Trade Route is also useful in a hybrid Gardens strategy, taking the place of Woodcutter or Workshop.  Even though it requires a card to be trashed, thus lowering your deck size, the +Buy helps make up for it.  More importantly, a Gardens deck that concentrates on Gardens and Estates can guarantee at least +$2 on the Trade Route, and often $3 or $4 if Great Halls or Nobles are present.  Opponents are also forced to buy Victory cards earlier than they would otherwise in Gardens games, further increasing the value of your Trade Route.

Works with:

  • Hoard
  • Nobles, Gardens, Harems, Vineyards, and Great Halls

Conflicts with:

  • Treasury, since people will be discouraged from buying Victory cards
  • Chapel/Steward, since they are better deck-thinners, and Trade Route’s forced trashing is more likely to be a liability
This entry was posted in Prosperity and tagged . Bookmark the permalink.

17 Responses to Prosperity: Trade Route

  1. Booklegger says:

    And of course, the blindingly obvious: it works well in any curse heavy set. Particularly if Mountebank is seeing heavy use.

  2. Village Idiot says:

    I think you underrate this card. It ramps you up fast in the early game by trashing Estates and Copper, and in the endgame it lets you cannibalise your deck to buy extra VP cards.

  3. Zaphod says:

    If you have an abundance of +2 action cards, Trade Route can be nice with Goons, because it trashes one of those Coppers that are clogging your hand, provides extra money and another buy, thus another VP coin.

  4. dekmaster says:

    after moving a token from a victory card to Trade Route, do you replace the token on the victory pile with a new one?

    • theory says:

      No. This means that in a game without Kingdom Victory cards (e.g., Island, Nobles, etc.) and without Colonies, Trade Route will be worth $3 at most.

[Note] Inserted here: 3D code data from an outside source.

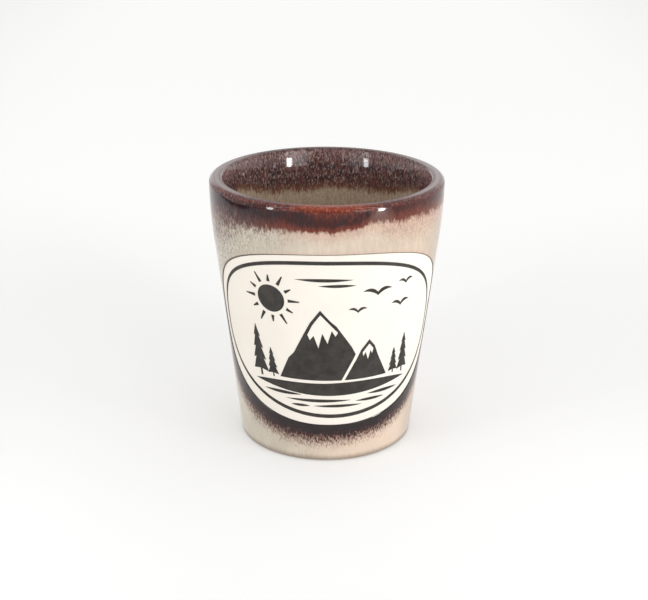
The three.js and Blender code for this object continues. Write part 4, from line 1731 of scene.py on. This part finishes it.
    def solid(self, name: str, outlines: Outline) -> bpy.types.Object:
        """Fills a patch with triangles and lays it on the panel.

        A flat point (u, v) goes to azimuth = print's middle at that height + u / half width times the half angle,
        and to height = bottom + v.

        Args:
            name: The piece's name.
            outlines: The outline and its holes, in shares.

        Returns:
            The piece.
        """
        layout = self.layout
        edges = [self.refined(outline * np.array([self.half_width, self.height])) for outline in outlines]
        spans = [np.arange(low, high, self.spacing) for low, high in zip(edges[0].min(0), edges[0].max(0))]
        lattice = np.stack(np.meshgrid(*spans), -1).reshape(-1, 2)
        lattice, rim = lattice[self.covered(lattice, edges)], np.concatenate(edges)
        if len(lattice):
            gap = np.min(np.linalg.norm(lattice[:, None] - rim[None], axis=2), axis=1)
            lattice = lattice[gap > self.least_gap * self.spacing]
        links, base = [], 0
        for edge in edges:
            number = np.arange(len(edge))
            links.append(np.stack([number, np.roll(number, -1)], -1) + base)
            base += len(edge)
        points = [Vector(p) for p in np.concatenate([rim, lattice]) / MM]
        flat, _, faces, *_ = delaunay_2d_cdt(points, np.concatenate(links).tolist(), [], 0, self.nearness)
        flat, faces = np.array([tuple(p) for p in flat]) * MM, np.array(faces)
        faces = faces[self.covered(flat[faces].mean(1), edges)]
        z = layout.border.bottom + flat[:, 1]
        azimuth = layout.print_azimuth(z) + flat[:, 0] / self.half_width * layout.border.half_angle
        draft = MeshDraft()
        draft.add(*layout.form.layer(azimuth, z, layout.ink_depth, layout.panel_sink), faces)
        return draft.solid(name)

    def dress(self, ink: bpy.types.Material) -> None:
        """Builds every patch and gives it the ink's finish.

        Args:
            ink: The ink's material.
        """
        for node, outlines in self.patches().items():
            install(self.solid("ink_" + node, outlines), node, Slot.INK, ink)


# The studio


@dataclass(frozen=True)
class RoomPatch:
    """A part of the room with its own brightness, whose sides fade softly.

    Its sides are azimuths and elevations in degrees, as seen from the cup.
    """

    left: float
    right: float
    bottom: float
    top: float
    glow: float
    fade: float = 5.0

    def share(self, nodes: Nodes, azimuth: Socket, elevation: Socket) -> Socket:
        """How much of the patch shows in a direction: the product of four smooth steps.

        Args:
            nodes: The room's nodes.
            azimuth: The direction's azimuth.
            elevation: The direction's elevation.

        Returns:
            The share, from 0 to 1.
        """
        half = self.fade / 2
        return nodes.share(
            (azimuth, self.left - half, self.left + half), (azimuth, self.right + half, self.right - half),
            (elevation, self.bottom - half, self.bottom + half), (elevation, self.top + half, self.top - half),
        )


@dataclass(frozen=True)
class Softbox:
    """A soft lamp that faces the cup from an azimuth and an elevation.

    Its size is given as angles seen from the cup, and its glow as the brightness of its face. A lamp that is
    mirrored only brightens the middle of a mirror image and lights nothing else.
    """

    AIM = (0, 0, 0.04)

    name: str
    azimuth: float
    elevation: float
    wide: float
    tall: float
    glow: float
    colour: Colour = (1.0, 1.0, 1.0)
    distance: float = 0.15
    mirrored_only: bool = False

    def build(self) -> None:
        """Makes the lamp: its power is pi times its area times its glow."""
        turn, lift = math.radians(self.azimuth), math.radians(self.elevation)
        back = Vector((math.sin(turn) * math.cos(lift), -math.cos(turn) * math.cos(lift), math.sin(lift)))
        lamp = bpy.data.lights.new(self.name, "AREA")
        lamp.shape, lamp.color = "RECTANGLE", self.colour
        lamp.size, lamp.size_y = (2 * self.distance * math.tan(math.radians(a) / 2) for a in (self.wide, self.tall))
        lamp.energy = math.pi * lamp.size * lamp.size_y * self.glow
        holder = linked(self.name, lamp)
        holder.location = Vector(self.AIM) + back * self.distance
        holder.rotation_mode = "QUATERNION"
        holder.rotation_quaternion = back.to_track_quat("Z", "Y")
        holder.visible_camera, holder.visible_diffuse = False, not self.mirrored_only


@dataclass(frozen=True)
class Studio:
    """The pale floor, the pale room, the soft lamps and the camera."""

    floor_rings: tuple[float, ...] = (3.0, 1.6, 0.8, 0.4, 0.2, 0.1, 0.05, 0.0)
    floor_columns: int = 96
    floor_light: Colour = linear(246, 246, 245)
    floor_cloud: Colour = (0.8, 0.8, 0.8)
    floor_glow: float = 0.25
    far_glow: float = 0.44
    side_glow: float = 0.365
    foot_glow: float = 0.03
    strip_place: tuple[float, float] = (-0.195, -0.17)
    strip_size: tuple[float, float, float] = (0.002, 0.42, 0.005)
    strip_dark: Colour = (0.003, 0.003, 0.003)
    strip_light: Colour = (0.006, 0.006, 0.006)
    room_light: float = 0.62
    patches: tuple[RoomPatch, ...] = (
        RoomPatch(80, 300, -30, 60, 1.1, 30.0),
        RoomPatch(-300, -80, -30, 60, 0.9, 30.0),
        RoomPatch(148, 171, -5, 24, 1.3, 8.0),
        RoomPatch(-171, -148, -5, 24, 1.45, 8.0),
        RoomPatch(158, 400, 24, 50, 0.6, 12.0),
        RoomPatch(-400, -158, 24, 50, 0.6, 12.0),
        RoomPatch(175, 400, -30, 18, 0.5, 8.0),
        RoomPatch(-400, -175, -30, 18, 0.5, 8.0),
        RoomPatch(-25, 24, -20, 24, 0.12, 12.0),
        RoomPatch(-46, -26, -2, 32, 1.5, 8.0),
        RoomPatch(25, 45, -2, 32, 3.3, 8.0),
    )
    lens: float = 67.94
    sensor: float = 36.0
    distance: float = 0.27
    elevation: float = 21.15
    roll: float = 0.0042
    target: Colour = (-0.000496, 0.0, 0.029709)
    clip: tuple[float, float] = (0.01, 20)
    lamps: tuple[Softbox, ...] = (
        Softbox("left_core", -50.2, 10, 6.0, 32, 10.5),
        Softbox("right_core", 48.3, 10, 6.0, 32, 12.0),
        Softbox("left_glint", -50.2, 10, 4.5, 30, 9.0, (0.85, 0.93, 1.0), 0.146, mirrored_only=True),
        Softbox("right_glint", 48.3, 9, 6.0, 33, 34.0, distance=0.146, mirrored_only=True),
        Softbox("left_top", -53, 48, 4, 40, 4.0),
        Softbox("right_top", 52, 48, 4, 40, 4.5),
    )

    def floor(self) -> None:
        """Makes the floor: a wide disc whose surface glows a little, so that shadows on it stay faint."""
        rings = np.array(self.floor_rings)
        points, corners = turned(np.stack([rings, 0 * rings], -1), self.floor_columns)
        mesh = bpy.data.meshes.new("studio_floor")
        mesh.from_pydata(points.tolist(), [], corners.tolist())
        paint = Paint("pale_floor")
        place = paint.place()
        x, y, _ = paint.split(place)
        cloud = paint.noise(place, 3.0, 2.0, 0.5)
        tone = paint.laid(self.floor_light, self.floor_cloud, (cloud, 0.3, 0.7, 0.0, 0.03))
        far = paint.rise(paint.calc("ABSOLUTE", x), 0.12, 0.28, self.far_glow, self.side_glow)
        away = paint.calc("SQRT", paint.calc("MULTIPLY_ADD", x, x, paint.calc("MULTIPLY", y, y)))
        near = paint.rise(away, 0.02, 0.15, self.floor_glow + self.foot_glow, self.floor_glow)
        paint.set(
            base_color=paint.blend(1.0, tone, (1 - self.floor_glow,) * 3, "MULTIPLY"), emission_color=tone,
            emission_strength=paint.rise(y, -0.06, 0.2, near, far), roughness=0.9, specular_ior_level=0.0,
        )
        mesh.materials.append(paint.material)
        linked("studio_floor", mesh)
        LOG.info("studio_floor is %.0f m across", 2 * rings.max())

    def strip(self) -> None:
        """Makes the thin dark strip that lies to the left, out of the picture, and that the lip mirrors as a line."""
        corners = np.indices((2, 2, 2)).reshape(3, -1).T * self.strip_size + (*self.strip_place, 0)
        sides = [(0, 1, 3, 2), (4, 6, 7, 5), (0, 4, 5, 1), (2, 3, 7, 6), (0, 2, 6, 4), (1, 5, 7, 3)]
        mesh = bpy.data.meshes.new("studio_strip")
        mesh.from_pydata(corners.tolist(), [], sides)
        strip = linked("studio_strip", mesh)
        strip.visible_camera = strip.visible_diffuse = strip.visible_shadow = False
        paint = Paint("dark_strip")
        tooth = paint.noise(paint.place(), 900, 2.0, 0.5)
        paint.set(base_color=paint.blend(tooth, self.strip_dark, self.strip_light), roughness=0.95)
        paint.set(specular_ior_level=0.0)
        mesh.materials.append(paint.material)
        LOG.info("studio_strip is %.0f mm long", self.strip_size[1] / MM)

    def room(self) -> None:
        """Makes the pale room: brighter behind the cup and in two windows, darker low behind the camera."""
        world = bpy.data.worlds.new("pale_room")
        bpy.context.scene.world = world
        world.use_nodes = True
        nodes = Nodes(world.node_tree)
        glow = next(node for node in nodes.tree.nodes if node.type == "BACKGROUND")
        x, y, z = nodes.split(nodes.tree.nodes.new("ShaderNodeTexCoord").outputs["Generated"])
        azimuth = nodes.calc("DEGREES", nodes.calc("ARCTAN2", x, nodes.calc("MULTIPLY", y, -1.0)))
        elevation = nodes.calc("DEGREES", nodes.calc("ARCSINE", z))
        strength = self.room_light
        for patch in self.patches:
            share = patch.share(nodes, azimuth, elevation)
            kept = nodes.calc("MULTIPLY", nodes.calc("SUBTRACT", 1.0, share), strength)
            strength = nodes.calc("MULTIPLY_ADD", share, patch.glow, kept)
        nodes.put(glow.inputs["Strength"], strength)
        nodes.put(glow.inputs["Color"], (1.0, 1.0, 1.0))

    def camera(self) -> None:
        """Makes the camera, which looks down at the cup from the front."""
        lift, roll = math.radians(self.elevation), self.roll
        ahead = Vector((0, math.cos(lift), -math.sin(lift)))
        side, up = Vector((1, 0, 0)), Vector((0, math.sin(lift), math.cos(lift)))
        right = math.cos(roll) * side + math.sin(roll) * up
        above = math.cos(roll) * up - math.sin(roll) * side
        view = bpy.data.cameras.new("camera")
        view.lens, view.sensor_width = self.lens, self.sensor
        view.clip_start, view.clip_end = self.clip
        view.dof.use_dof = False
        holder = linked("camera", view)
        axes = (right, above, -ahead, Vector(self.target) - ahead * self.distance)
        holder.matrix_world = Matrix((*zip(*axes), (0, 0, 0, 1)))
        bpy.context.scene.camera = holder

    def build(self) -> None:
        """Makes the whole studio."""
        bpy.context.scene.view_settings.view_transform = "Standard"
        self.camera()
        self.floor()
        self.strip()
        self.room()
        for lamp in self.lamps:
            lamp.build()
        LOG.info("studio has %d lamps", len(self.lamps))


def main() -> None:
    """Builds the cup's sub-assemblies in order, then the studio."""
    logging.basicConfig(level=logging.INFO, format="%(name)s: %(message)s")
    layout, ink = Layout(), InkFinish().material()
    ClayBody(layout.form).dress()
    Glazes(layout).dress()
    Panel(layout).dress(ink)
    Picture(layout).dress(ink)
    Studio().build()


if __name__ == "__main__":
    main()
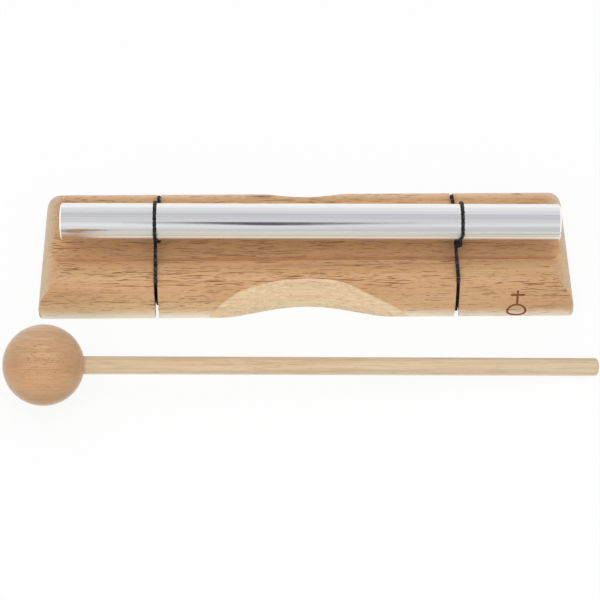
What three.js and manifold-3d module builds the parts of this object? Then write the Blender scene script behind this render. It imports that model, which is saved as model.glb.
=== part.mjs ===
// A chime bar: an aluminium rod held over a wooden base by two elastic cord loops, with its mallet.
// Millimetres, +Z up. The origin is the middle of the base's underside, and the rod runs along X.
import * as THREE from 'three';
import { mergeVertices } from 'three/addons/utils/BufferGeometryUtils.js';
import Module from 'manifold-3d';

const wasm = await Module();
wasm.setup();

// Shared clearances
const SEAT_GAP = 0.3; // between a piece and what it rests on or passes through
const OVERRUN = 2; // how far a cut runs past the surface that it opens

// Base block: a 3/4 inch board, whose sides and ends curve in from the table to the top
const BASE_LENGTH = 232.8;
const BASE_WIDTH = 60;
const BASE_HEIGHT = 19.05;
const SIDE_CURVE_RUN = 5; // how far the curve of a long side leans in
const END_CURVE_RUN = 11.5; // the same at the ends
const BOTTOM_EDGE = 0.8; // height of the upright edge under each curve
const BOTTOM_CHAMFER = 0.4;
const CORNER_ROUND = 3.2;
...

      • Do each Player has his own Trade Route mat and each one gets his own set of tokens? What is the limit of different Victory cards a game can have?

        • Reyk says:

          There is only one Trade Route mat that counts for all players.
          There is no limit of different Victory cards (even after more expansions due to Black Market). Currently (up to Cornucopia) the theoretical max. value for Trade Route is 12, if I count correctly.

          • ackmondual says:

            Try 15 😉
            Estate, Duchy, Province, Colony
            Vineyard, Fairgrounds, Tunnel, Silk Road, Framland, Great Hall, Duke, Harem, Nobles, Gardens, Island

            • George Locke says:

              Seems like the counters don’t go on black market cards since they’re not in the supply. So it’s a kingdom with trade route, 9 vp cards + estate, duchy, province, colony = $13. (Reyk probably just missed the colony.)

  5. Alex Zorach says:

    Does trade route work well with Duke? I know Duke doesn’t usually like trashing, but it adds another green pile, and Duke/Duchy strategies benefit from +Buy and tend to have a lot of junk in the deck.

    • George Locke says:

      Seems like it would work ok if your opponent is going for provinces. It wouldn’t be that hard to get it to $3 (duke, duchy, estate), and once your opponent gets provinces it’s worth $4. You’re going to want to hit coppers with it (so subtract $1 from its value), so another source of +buy would be helpful. (Losing the coppers won’t be a problem since you just replace them with the +1 buy.)

      • George Locke says:

        On reflection, it’s not worthwhile unless its worth $4 or more. If you’re trashing a copper to get $3, then the trade route is worth no more than silver. Plus, it has to find a copper (or estate), so it’s a bit worse than silver.

        • WheresMyElephant says:

          $4 Trade Routes are probably also better for a Province player than the Duke player. First off, all in all he is really more likely to have a use for all that money. Second, he benefits a lot more from the deck thinning. Third, it’s an easy third pile to run out, which could potentially work in his favor. And fourth, he might even be able to buy Duchies and trash them to spite you and/or shorten the game. (In a pinch he might even trash his Provinces to shorten the game.)

          Or to put it more simply: a high-powered Trade Route is a strong endgame card. A Duke/Duchy slog doesn’t want to play against a strong endgame card; it wants to play against a deck that chokes in the endgame. Stronger, engine-based Duke strategies might handle this better; I don’t know.

  6. necklessgiraffe says:

    I feel as if it would work well with Islands because they promote other players to buy VP early (and also because its another VP card)

  7. ackmondual says:

    With Dark Age’s Shelters, I believe it’d be safe to say this card is somewhat better since Necropolis lets you play up to 2 of them without collision, and players may be more incentivized to buy Victory cards to trash the starting Hovel.

    Conflicts with Golems… I’ve played Golems in decks I shouldn’t have had (e.g. Masquerade’s forced exchanging/passing), and Trade Route can really hurt you.

  8. ElijahF says:

    So if you buy a victory card with your first buy, do you get an extra coin to spend on your second buy? The rules don’t address this.